Конечно, трудно было на первых порах совершенно отрешиться от мира, и были сильные порывы к возвращению в него. Тогда‑то возникла у святителя мысль снова занять кафедру. Но это были только временные, преходящие состояния, неизбежная дань обычной слабости человеческой природы перед полной победой над ней. Сознание долга скоро одержало верх, и колебания сменились настроениями иного рода. При подвигах поста и молитвы и при постоянных научно–литературных трудах все это быстро прошло. По крайней мере, в 1870 году, по свидетельству очевидца, епископ Феофан «настолько уже свыкся со своею жизнью на Выше, как будто с малолетства там поселился» [196, с. 502).

Когда в 1872 году начальство предложило ему принять в управление Московскую епархию, а потом в этом же году предлагало ему заседать в судном отделении Святейшего Синода, — он отказался от того и от другого. 15 марта 1872 года святитель Феофан писал Н. В. Елагину: «Ну — порешил с белокаменною. Моя красавица погибла. Ну — и adieu! О сем писал к самому владыке, уверял его, что мне на Выше крепко хорошо, как и в самом деле есть. Уж он сказал через Аскоченского, что принимает в резон мой отказ. И следовательно, это дело должно сойти в архив. Но он затягивает речь о том, чтобы привлечь мою милость сидеть в судном отделении Святейшего Синода — От того только пером отказывался, а от этого и руками и ногами. Боже, избави от такой напасти. Случится быть у владыки, пожалуйста, уверьте его, чтоб он не только не давал сам такого распоряжения, но перебил бы и всякого, кто бы вздумал завесть о том речь. Владыка думает, что я на Выше скучаю, а мне здесь так любо, что не знаю, где может быть так хорошо. Что заявлял на епархию, — то заявляло не желание, а готовность изъявить покорность Святейшему Синоду, от чего и теперь не отказываюсь. Но совсем не по желанию епархии, а по другим расчетам, которые остаются в секрете» [144, с. 39–40].

Как ни мало уделял времени преосвященный Феофан сношениям с внешним миром, и в частности приему посетителей, но все же это отвлекало его от главного дела, ради которого он пришел на Вышу. Он ясно увидел, что то и другое несовместимо. И тогда явилась мысль о полном затворе, которая, впрочем, осуществилась не вдруг. На подобный подвиг нельзя было решиться без надлежащей подготовки и предварительных опытов, и последние были сделаны.

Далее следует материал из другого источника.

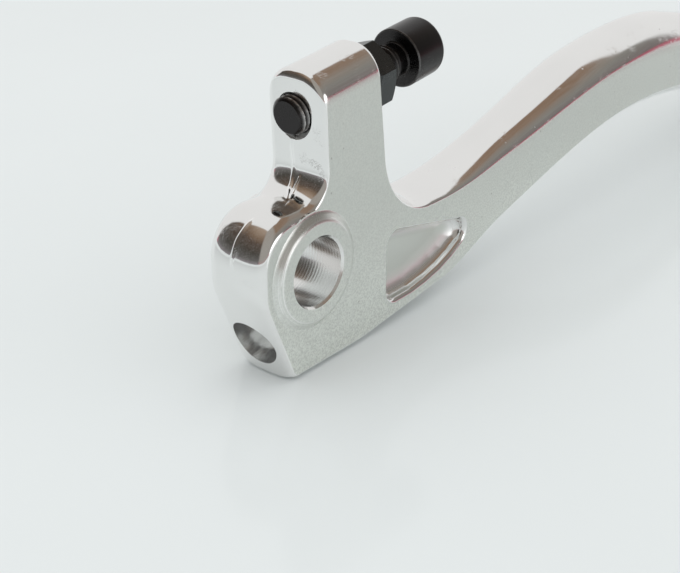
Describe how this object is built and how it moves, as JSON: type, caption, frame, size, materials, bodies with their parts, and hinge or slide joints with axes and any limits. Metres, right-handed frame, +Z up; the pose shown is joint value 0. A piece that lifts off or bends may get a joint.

Сначала святитель провел в строгом уединении Святую Четыредесятнйцу, и опыт был удачным. Об этом своем решении он писал 3 марта 1873 года одной почтенной особе в Тамбове: «Нынешний пост я положил не показываться людям и к себе никого не принимать. Две недели прошло хоть не без нападков, но те легки были. Как налетела N., и не знал, что делать. Насилу устоял, на волоске было мое упорство. Все‑таки устоял… Если Бог благословит так хорошо протерпеть до Пасхи, то и навсегда так будет. Или по крайней мере от Пасхи до Пасхи» [134, с. 41]. Потом он уединился на более продолжительное время — на целый год, после чего уже бесповоротно был решен вопрос о полном затворе.

«На Пасху я служил с братиею, — сообщает святитель Феофан, — но потом опять на старые лады воротился. Ишь — разлакомился! — что делать — надо потерпеть. Грехов много. Мне, однако же, нескучно» [148, с. 638].